Before the district court and on appeal, SCO presented overwhelming
evidence that the parties intended to transfer ownership of the UNIX copyrights
under the APA. Such evidence included the unequivocal testimony of ten
witnesses from both sides of the transaction who negotiated the deal, including
Novell's own President, chief negotiator, and officers overseeing the transaction.
3
The evidence also included Novell's transfer of UNIX copyright registrations to
SCO and Novell's contemporaneous admissions that its engineers had modified the
copyright notices on existing UNIX code to reflect the change in ownership from
Novell to SCO. Shortly after the transaction closed, Novell executives also sent
many letters to Novell's key customers explaining that "Novell transferred to The
Santa Cruz Operations, Inc., ('SCO') its existing ownership interest in UNIX
System-based offerings and related products as listed in Attachment A."
(Emphasis added.) The products listed on Attachment A included "All Releases of
UNIX System V and prior Releases of the UNIX system" language that covers
the listing of assets in Schedule 1.1(a) of the APA.

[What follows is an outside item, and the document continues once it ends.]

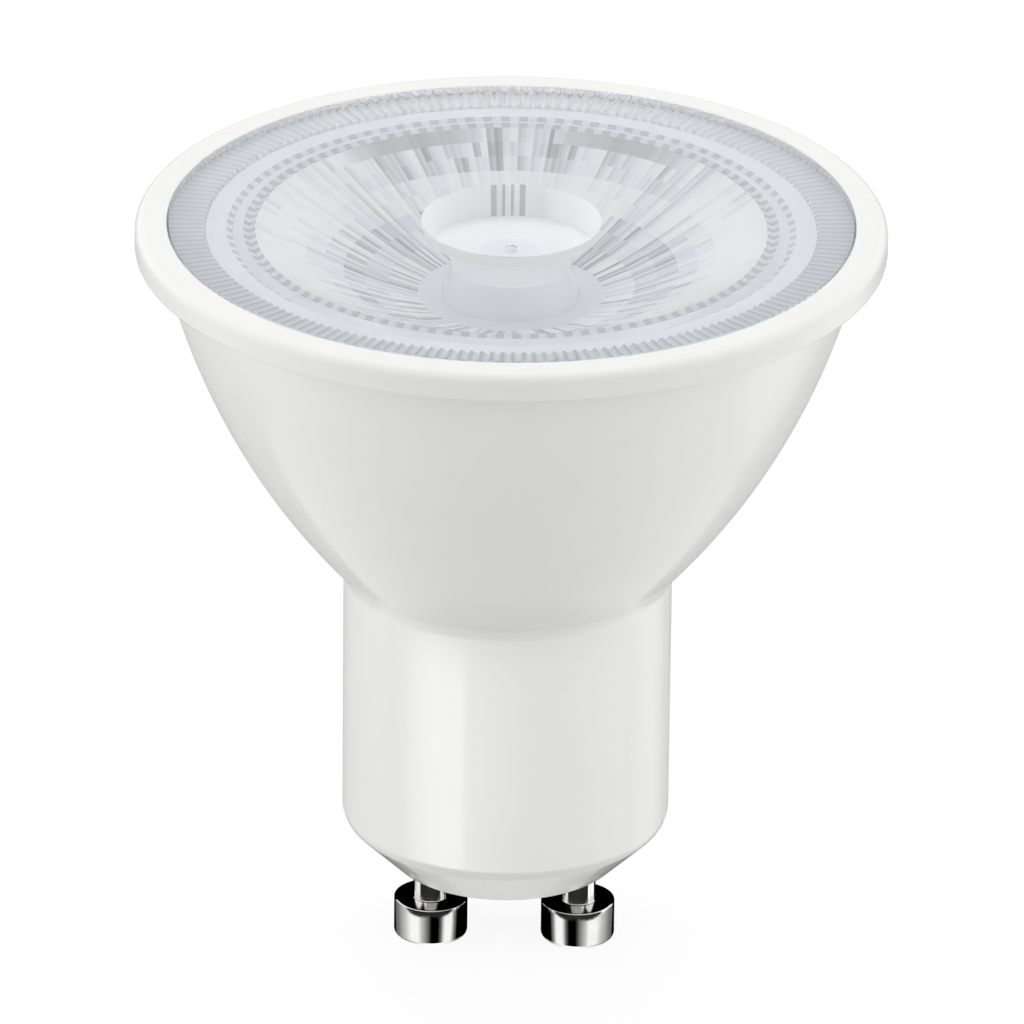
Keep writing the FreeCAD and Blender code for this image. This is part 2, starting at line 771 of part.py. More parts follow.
def make_filter_capacitor(doc):
    body = add_body(doc, "filter_capacitor")
    sketch = add_sketch(body, "film_sketch", "XY_Plane")
    draw_rectangle(sketch, "0", "0", "dims.film_width", "dims.film_height")
    block = add_pad(body, "film_block", sketch, "dims.film_depth")
    doc.recompute()
    edges = body.newObject("PartDesign::Chamfer", "film_edges")
    edges.Base = (block, ["Edge1"])
    edges.UseAllEdges = True
    bind(edges, Size="dims.film_edge")
    place(body, y="places.board_front", z="places.film_z", turn=FACE_FRONT)


def make_fuse_resistor(doc):
    """A barrel on one bent wire, whose ends stand on the board."""
    body = add_body(doc, "fuse_resistor")
    half = "dims.fuse_lead_span / 2"
    axis_height = "(dims.fuse_dia / 2)"
    path = add_sketch(body, "fuse_path", "XZ_Plane")
    draw(path, [
        (f"-{half}", "0"),
        (f"-{half}", f"{axis_height} - dims.fuse_bend"),
        (f"dims.fuse_bend - {half}", axis_height),
        (f"{half} - dims.fuse_bend", axis_height),
        (half, f"{axis_height} - dims.fuse_bend"),
        (half, "0"),
    ], {1: "dims.fuse_bend", 3: "dims.fuse_bend"}, closed=False)
    section = add_sketch(body, "fuse_section", "XY_Plane")
    draw_circle(section, f"-{half}", "0", "dims.fuse_lead_dia")
    doc.recompute()
    lead = body.newObject("PartDesign::AdditivePipe", "fuse_lead")
    lead.Profile = section
    lead.Spine = (path, [f"Edge{number + 1}" for number in range(5)])
    barrel = add_sketch(body, "fuse_barrel_sketch", "YZ_Plane", "-dims.fuse_length / 2")
    draw_circle(barrel, "0", axis_height, "dims.fuse_dia")
    add_pad(body, "fuse_barrel", barrel, "dims.fuse_length")
    place(body, y="places.board_front", z="places.fuse_z", turn=FACE_FRONT)


def make_leaded_chip(doc, name, size, side, legs):
    """A flat black package with a row of bent legs along two sides."""
    body = add_body(doc, name)
    sketch = add_sketch(body, f"{name}_block_sketch", "XY_Plane", "dims.leg_thickness")
    draw_rectangle(sketch, "0", "0", f"dims.{size}_width", f"dims.{size}_length")
    add_pad(body, f"{name}_block", sketch, f"dims.{size}_height - dims.leg_thickness")
    edge = f"dims.{size}_length / 2"
    lift = f"dims.{size}_height / 2"
    first = f"(dims.leg_width / 2 - dims.{size}_pitch * {(legs - 1) / 2})"
    leg_sketch = add_sketch(body, f"{name}_leg_sketch", "YZ_Plane", f"{first} - dims.leg_width")
    for sign in ("-", ""):
        tip = f"{sign}({edge} + dims.leg_reach)"
        bend = f"{sign}({edge} + dims.leg_thickness)"
        knee = f"{sign}({edge} + 2 * dims.leg_thickness)"
        root = f"{sign}({edge} - dims.leg_thickness)"
        draw(leg_sketch, [
            (tip, "0"),
            (bend, "0"),
            (bend, lift),
            (root, lift),
            (root, f"{lift} + dims.leg_thickness"),
            (knee, f"{lift} + dims.leg_thickness"),
            (knee, "dims.leg_thickness"),
            (tip, "dims.leg_thickness"),
        ])
    leg = add_pad(body, f"{name}_leg", leg_sketch, "dims.leg_width")
    row = body.newObject("PartDesign::LinearPattern", f"{name}_legs")
    row.Originals = [leg]
    row.Direction = (origin_plane(body, "X_Axis"), [""])
    row.Occurrences = legs
    bind(row, Length=f"dims.{size}_pitch * {legs - 1}")
    body.Tip = row
    place(
        body,
        x=f"{side}dims.{size}_aside",
        y="places.board_back",
        z=f"dims.board_foot + dims.{size}_rise",
        turn=FACE_BACK,
    )


def make_back_block(doc, name, size, side, step=0):
    """A plain surface-mounted block on the back of the board, some steps up its row."""
    block = doc.addObject("Part::Box", name)
    block.Label = name
    bind(
        block,
        Length=f"dims.{size}_width",
        Width=f"dims.{size}_height",
        Height=f"dims.{size}_length",
    )
    rise = f"dims.{size}_rise" + (f" + {step} * dims.{size}_pitch" if step else "")
    place(
        block,
        x=f"{side}dims.{size}_aside - dims.{size}_width / 2",
        y=f"places.board_back - dims.{size}_height",
        z=f"dims.board_foot + {rise} - dims.{size}_length / 2",
    )
    return block


def make_sense_resistors(doc):
    """Two small resistors, one group of separate solids."""
    group = doc.addObject("Part::Compound", "sense_resistors")
    group.Label = "sense_resistors"
    group.Links = [make_back_block(doc, f"sense_resistor_{step}", "resistor", "", step) for step in range(2)]


# Wires

def make_mains_wires(doc):
    """From the hollow tail of each pin to the front of the driver board."""
    bend = "dims.mains_wire_bend"
    for name, side in (("mains_wire_left", "-"), ("mains_wire_right", "")):
        add_wire(doc, name, f"{side}places.pin_x", [
            ("0", "places.pin_collar_top"),
            ("0", f"places.mains_wire_z - {bend}"),
            (f"-{bend}", "places.mains_wire_z"),
            ("places.board_front", "places.mains_wire_z"),
        ], {1: f"-{bend}"}, "dims.mains_wire_dia")


def make_led_wires(doc):
    """From the back of the driver board, up through the heat sink and onto the LED board."""
    bend = "places.led_wire_bend"
    start = "(places.seat_height - dims.led_wire_drop)"
    for name, side in (("led_wire_red", "-"), ("led_wire_black", "")):
        add_wire(doc, name, f"{side}dims.led_wire_spacing / 2", [
            ("places.board_back", start),
            (f"{bend} - {LED_WIRE_OFFSET}", start),
            (f"-{LED_WIRE_OFFSET}", f"{start} + {bend}"),
            (f"-{LED_WIRE_OFFSET}", f"places.led_wire_top - {bend}"),
            (f"{bend} - {LED_WIRE_OFFSET}", "places.led_wire_top"),
            (f"{bend} - {LED_WIRE_OFFSET} + dims.led_wire_tail", "places.led_wire_top"),
        ], {1: bend, 3: bend}, "dims.led_wire_dia")


# Assembly

NODES = [
    "housing",
    "lens",
    "heat_sink",
    "thermal_pad",
    "led_board",
    "led_package",
    "led_phosphor",
    "board_screws",
    "contact_pin_left",
    "contact_pin_right",
    "driver_board",
    "bulk_capacitor",
    "filter_capacitor",
    "inductor_core",
    "inductor_winding",
    "fuse_resistor",
    "bridge_rectifier",
    "driver_chip",
    "output_diode",
    "sense_resistors",
    "mains_wire_left",
    "mains_wire_right",
    "led_wire_red",
    "led_wire_black",
]


def build():
    doc = FreeCAD.newDocument("spotlight_bulb")
    add_sheet(doc, "dims", {alias: str(size) for alias, size in SIZES.items()})
    add_sheet(doc, "places", {alias: f"={formula}" for alias, formula in PLACES.items()})
    doc.recompute()
    make_housing(doc)
    make_contact_pin(doc, "contact_pin_left", "-")
    make_contact_pin(doc, "contact_pin_right", "")
    make_heat_sink(doc)
    make_drilled_disc(doc, "thermal_pad", "dims.thermal_pad_thickness", "places.sink_floor_top")
    make_drilled_disc(doc, "led_board", "dims.led_board_thickness", "places.pad_top")
    make_led(doc)
    make_board_screws(doc)
    make_lens(doc)
    make_driver_board(doc)
    make_bulk_capacitor(doc)
    make_inductor(doc)
    make_filter_capacitor(doc)
    make_fuse_resistor(doc)
    make_leaded_chip(doc, "bridge_rectifier", "bridge", "-", 2)
    make_leaded_chip(doc, "driver_chip", "chip", "", 4)
    make_back_block(doc, "output_diode", "diode", "-")
    make_sense_resistors(doc)
    make_mains_wires(doc)
    make_led_wires(doc)
    doc.recompute()
    return doc


def check(doc):
    """Stop if any object failed or any sub-part has no valid solid."""
    for item in doc.Objects:
        if "Invalid" in item.State or "Error" in item.State:
            raise RuntimeError(f"{item.Name} failed: {item.State}")
    for name in NODES:
        shape = doc.getObject(name).Shape
        if shape.isNull() or not shape.isValid() or not shape.Solids:
            raise RuntimeError(f"{name} has no valid solid")


def export(doc):
    os.makedirs("parts", exist_ok=True)
    for name in NODES:
        item = doc.getObject(name)
        item.Shape.exportStep(f"parts/{item.Label}.step")


document = build()
check(document)
export(document)
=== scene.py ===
import math
import random

import bmesh
import bpy
from bpy.props import FloatProperty, FloatVectorProperty, IntProperty, PointerProperty
from mathutils import Matrix, Vector


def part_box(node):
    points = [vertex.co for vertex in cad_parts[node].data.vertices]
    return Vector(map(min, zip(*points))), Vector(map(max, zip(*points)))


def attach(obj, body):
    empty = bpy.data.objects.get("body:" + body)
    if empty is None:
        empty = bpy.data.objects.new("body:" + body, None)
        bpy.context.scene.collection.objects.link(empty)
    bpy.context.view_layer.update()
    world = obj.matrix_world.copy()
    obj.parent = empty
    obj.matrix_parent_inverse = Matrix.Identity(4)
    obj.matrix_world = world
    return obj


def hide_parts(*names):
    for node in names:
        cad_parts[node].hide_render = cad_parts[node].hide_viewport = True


bl_info = {
    "name": "Spotlight Lamp Looks",
    "version": (1, 0, 0),
    "blender": (4, 5, 0),
    "location": "3D View > Sidebar > Lamp",
    "description": "Smooth housing, cut lens, plated pins, finishes and studio for the packed spotlight lamp",
    "category": "Object",
}

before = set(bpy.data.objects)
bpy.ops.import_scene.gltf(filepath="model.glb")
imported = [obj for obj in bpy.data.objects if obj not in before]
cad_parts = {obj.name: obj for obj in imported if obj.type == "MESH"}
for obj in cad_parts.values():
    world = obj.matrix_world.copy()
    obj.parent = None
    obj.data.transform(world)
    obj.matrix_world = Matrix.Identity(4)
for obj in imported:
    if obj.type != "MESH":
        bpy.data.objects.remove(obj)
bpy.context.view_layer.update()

BODY = "root"
AXIS = (0.0, 0.0, 1.0)
CENTRE = (0.0, 0.0, 0.0)

# Distances under which two places count as one, in metres
TINY = 1e-6
NEAR = 1e-5

# Edges that turn by more than this many degrees stay sharp
TURNED_SHARP = 35
LENS_SHARP = 30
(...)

The Panel correctly ruled that the district court had erred (among other
ways) in ruling as a matter of law that Novell had retained the copyrights and
rights to waive SCO's claims against IBM and others. As to copyright ownership,
the Panel rejected Novell's position that the APA and Amendment No. 2 must be
read separately, and concluded that the amended APA plainly transferred copyright
ownership under contract and copyright law. In its petition, Novell does not
challenge any of the Panel's rulings, except its conclusion that the APA satisfies
the writing requirements of the Copyright Act, and that a second bill of sale after
Amendment No. 2 was not required to effectuate the transfer.
4
LEGAL STANDARD
The general rule is that an "en banc hearing or rehearing is not favored and
ordinarily will not be ordered." Fed. R. App. P. 35(a); see also Tenth Cir. R. App.
P. 35.1(A) ("En banc review is an extraordinary procedure" that is "disfavored").

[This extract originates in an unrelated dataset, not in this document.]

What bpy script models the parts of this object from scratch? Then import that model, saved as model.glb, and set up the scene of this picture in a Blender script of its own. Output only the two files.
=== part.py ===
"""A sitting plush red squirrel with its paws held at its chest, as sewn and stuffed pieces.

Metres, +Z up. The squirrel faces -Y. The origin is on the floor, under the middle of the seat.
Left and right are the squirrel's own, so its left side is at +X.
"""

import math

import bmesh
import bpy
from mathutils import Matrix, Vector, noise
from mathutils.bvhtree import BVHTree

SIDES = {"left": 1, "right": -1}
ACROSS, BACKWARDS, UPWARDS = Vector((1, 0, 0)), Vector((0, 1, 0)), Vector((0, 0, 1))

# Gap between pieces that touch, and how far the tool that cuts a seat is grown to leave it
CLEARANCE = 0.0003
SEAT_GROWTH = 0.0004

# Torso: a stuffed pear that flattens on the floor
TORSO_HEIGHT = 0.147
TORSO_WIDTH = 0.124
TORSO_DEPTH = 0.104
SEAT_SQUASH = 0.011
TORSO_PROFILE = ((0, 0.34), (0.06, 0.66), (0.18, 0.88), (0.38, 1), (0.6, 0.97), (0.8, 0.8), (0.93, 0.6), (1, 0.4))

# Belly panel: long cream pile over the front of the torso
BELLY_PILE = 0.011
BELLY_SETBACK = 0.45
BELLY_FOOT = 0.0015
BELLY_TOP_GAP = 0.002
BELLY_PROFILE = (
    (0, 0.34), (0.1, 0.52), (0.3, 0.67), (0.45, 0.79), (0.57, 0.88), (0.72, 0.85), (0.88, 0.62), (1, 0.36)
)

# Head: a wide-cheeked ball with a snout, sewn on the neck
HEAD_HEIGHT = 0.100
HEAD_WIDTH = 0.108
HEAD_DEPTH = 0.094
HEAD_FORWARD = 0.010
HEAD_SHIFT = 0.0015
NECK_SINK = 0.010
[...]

The exceptions are when such consideration is "necessary to secure or maintain
uniformity of the court's decisions," or "the proceeding involves a question of
exceptional importance." Id. Novell argues for rehearing en banc under only the
second exception, conceding that the Panel's decision does not conflict with any
decision of the Supreme Court or of this Court.1
ARGUMENT
I. THE PANEL'S DECISION DOES NOT INVOLVE A QUESTION OF
EXCEPTIONAL IMPORTANCE, WHERE IT DOES NOT CHANGE
EXISTING COPYRIGHT LAW AND IS NOT IN CONFLICT WITH
ANY DECISION OF ANY COURT OF APPEALS.
A. The Panel's Decision Applies Existing Copyright Law to the
Unique Structure of the Amended APA.
Section 204(a) of the Copyright Act requires that a "transfer of copyright
ownership" include "an instrument of conveyance, or a note or memorandum of
the transfer." Considering that language, as the Panel observes, the cases applying
5
Section 204(a) ask whether the writing at issue evidences the parties' intent to
engage in a transfer of "copyright ownership" as opposed to other categories of
ownership rights. SCO Group, Inc. v. Novell, Inc., No. 08-4217, 2009 WL
2581735, at *9-10 (10th Cir. Aug. 24, 2009).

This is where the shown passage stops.